Por Juana Celestino
“Todas las familias felices se parecen, pero las infelices lo son cada una a su manera”, escribe Tolstói al comienzo de su Anna Karenina. La frase es magnífica, tiene mucha fuerza, pero a mí no me dice nada. Creo que todas las familias “son” a su manera, entre otras cosas porque gran parte de lo que somos, de lo que padecemos o nos hace felices, proviene de una infancia que, con sus luces y sus sombras, nos ha conformado de diferente manera a cada miembro de ese clan que tiene su propia dinámica, sea feliz o no.
Es un tanto ilusorio que los padres pretendan que sus hijos, por el hecho de haber nacido y crecido en la misma familia y haber gozado de idénticas oportunidades, sean iguales y cumplan sus expectativas. Tampoco, por mucho que digan, son todos los hijos iguales para ellos, y si aquellos lo perciben, tratarán de competir por la atención y el amor de sus progenitores, que a veces agravarán la situación estableciendo comparaciones entre los hijos, obligando a los demás a ser diferentes del preferido. La oveja negra empieza a perfilarse.
Cada uno ocupa un rol distinto en el sistema familiar y las relaciones difieren entre los miembros del grupo; no es lo mismo ser el primer hijo que el segundo, entre otras cosas porque las circunstancias de una familia no son estáticas y en cualquier momento pueden variar. Incluso los estudiosos en el tema afirman que el orden de nacimiento afecta tanto al desarrollo del carácter de un niño como a la manera en que sus familiares se relacionan con él. Cada lugar tiene sus ventajas e inconvenientes: los mayores, aunque hayan recibido en principio más atenciones, son los que cargan con más responsabilidades, mientras que los medianos y pequeños, con menos presión, tienden a ser más independientes y críticos. En general, los hijos mayores suelen quejarse de serlo, y puede que con razón; algo debe tener la primogenitura para que Esaú la despreciara por un plato de lentejas.
Ignoro qué lugar ocupa el etiquetado como “oveja negra” (dudo que el primero), pero sea cual sea su posición en el orden de nacimiento, no cabe duda de que será el miembro más destacado del clan, aunque esa diferencia no suponga precisamente la respetabilidad por parte del grupo. Conozco a tres personas de estas características en familias cercanas a mi entorno, y en honor a ellas debo decir que son personas honestas y con un gran sentido de la justicia que les impide callarse y seguir incurriendo en las incoherencias de una familia intolerante. Los tres coinciden en ser considerados como los responsables de la infelicidad familiar, aunque en realidad lo único que han hecho es poner de relieve con su insolencia, sinceridad y rebeldía las carencias y la atmósfera dañina existentes en la familia que les ha tocado en suerte.
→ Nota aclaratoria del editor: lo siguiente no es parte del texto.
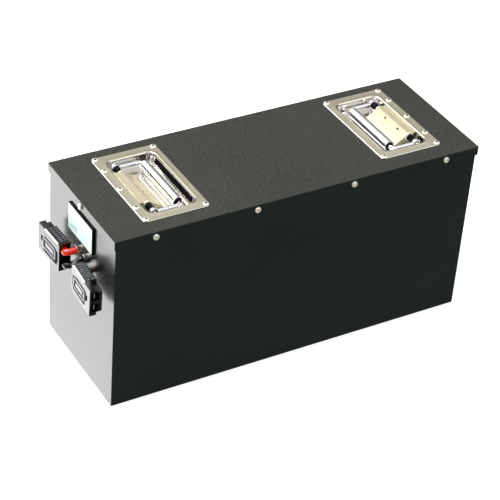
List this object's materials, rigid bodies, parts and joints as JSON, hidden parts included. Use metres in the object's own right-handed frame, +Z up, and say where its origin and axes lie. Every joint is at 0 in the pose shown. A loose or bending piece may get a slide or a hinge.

Enfrentarse a ese orden y alterar la supuesta armonía al cuestionar su estructura, han sido sus delitos y la causa de una marginación injusta; en el caso de uno de ellos agravada por el hecho de que los padres hayan buscado aliados en los hermanos. Y cuando a uno lo etiquetan como la oveja negra de la familia, si no reacciona, corre el riesgo de hundirse en el victimismo y rumiar su debilidad dentro del rebaño familiar, exponiéndose a la crítica y al desprecio de los otros hasta alcanzar el grado de chivo expiatorio.
Todo esto es extensible a cualquier grupo, ya sea el de amigos, entorno laboral o social. De algún modo se nos transmite una norma implícita: la pertenencia al grupo supone emitir los mismos juicios o tener valores parecidos. Si no se establece esa coincidencia porque alguno da la nota, la cohesión se ve amenazada por esta conducta que se sale de los límites de lo esperable. Pero frente a quienes prefieren que nada se altere y “tener la fiesta en paz”, la oveja negra incluso puede llegar a sentirse orgullosa de ser etiquetada como tal.